James Cox came to the University of Virginia from England as a visiting professor of design in the School of Architecture from 1961-62. While he was there, he took on additional history courses to teach and returned to the University in 1967 as a professor of architectural history, staying until his retirement in 1990. He now lives in Savannah, Ga.

“Professor Cox’s interaction with students went beyond the school of architecture—he helped them see the world beyond Charlottesville,” says Jay Graham (Arch ’69, ’72), who was a teaching assistant in Cox’s popular survey course in architectural history that “started with the pyramids and the Greeks and spanned all the way to modernity.” Graham now owns a landscape architecture firm in Maryland.

Cox’s lectures “brought students from the College to the School of Architecture,” Graham says. “He incorporated the arts into architectural history. He wove in music and painting—he exposed us to culture.” Graham described Cox inviting his students and assistants to parties in Pavilions where they “would meet professors from all across the University, professors of music, professors of philosophy.” This may happen regularly today at UVA but in the 1960s experiences like that were a rarity, Graham says.

Professor James Cox with architecture students from the class of 1963 on a trip to Mexico City, 1962. From the left: Wylie Cook, Professor Cox, Bill Rich, Ken Bonner, John Colgan, Doug Roller, Dave Draper, Vito Cetta, Carlton Abbott
Cox is remembered for taking students on trips abroad to expand their understanding of architectural and art history. The trips often helped to form tight bonds between students—a group of architecture alumni from the class of ’63 who once traveled to Mexico City with Cox gathered together recently for a reunion and recreated a photo from that trip. “In the spring of 1962 we drove to New Orleans and flew to Mexico City,” says Vito Cetta (Arch ’63). “We gathered this spring for our 50th reunion and as it turned out all of us except Jim Cox were there. We recreated a photo taken at one of our dinners in Mexico. Jack Rogers (Arch ’62) sat in for Jim in the recent photo.”

Alumni from the class of 1963 recreating the Mexico trip photo at a 50th reunion gathering. Starting from the left: Wylie Cook, Jack Rogers (sitting in for Cox), Bill Rich, Ken Bonner, John Colgan, Doug Roller, Dave Draper, Vito Cetta, Carlton Abbott
Graham took a trip to England after his fourth year in the summer of 1968 where he participated in a punt race (a boating race) at Oxford Polytechnic. “We came in third, and Professor Cox was there cheering us on,” he says. “Eventually we ended up in a pub way out in the country.”
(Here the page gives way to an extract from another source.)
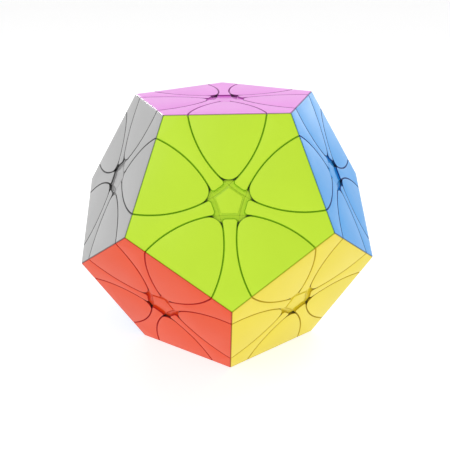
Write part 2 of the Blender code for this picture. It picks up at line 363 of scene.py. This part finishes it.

In 2011, friends and former students of Cox’s worked with the School of Architecture to establish the James A.D. Cox Distinguished Lectureship in Architecture. At Cox’s suggestion, the speakers for the series all come from outside the United States, in keeping with Cox’s own legacy. “The A-School is really starting to have an international focus,” Graham says. “The chair of the department is Spanish, and they have professors from all over the world.” The school also has new initiatives in such countries as Italy, India, China and Switzerland.

The inaugural Cox Lecture was delivered in March, 2012 by Vikramaditya Prakash, director of the Chandigarh Urban Lab, which is dedicated to researching small and mid-size urbanism in globalizing India, with James Cox in attendance.

Professor Cox is back in Charlottesville today for the second lecture in the series, to be given by Helen Dorey, deputy director of Sir John Soane’s Museum in London, a house-museum of one of England’s greatest architects.

The lecture will take place in Campbell Hall 153 at 6 p.m.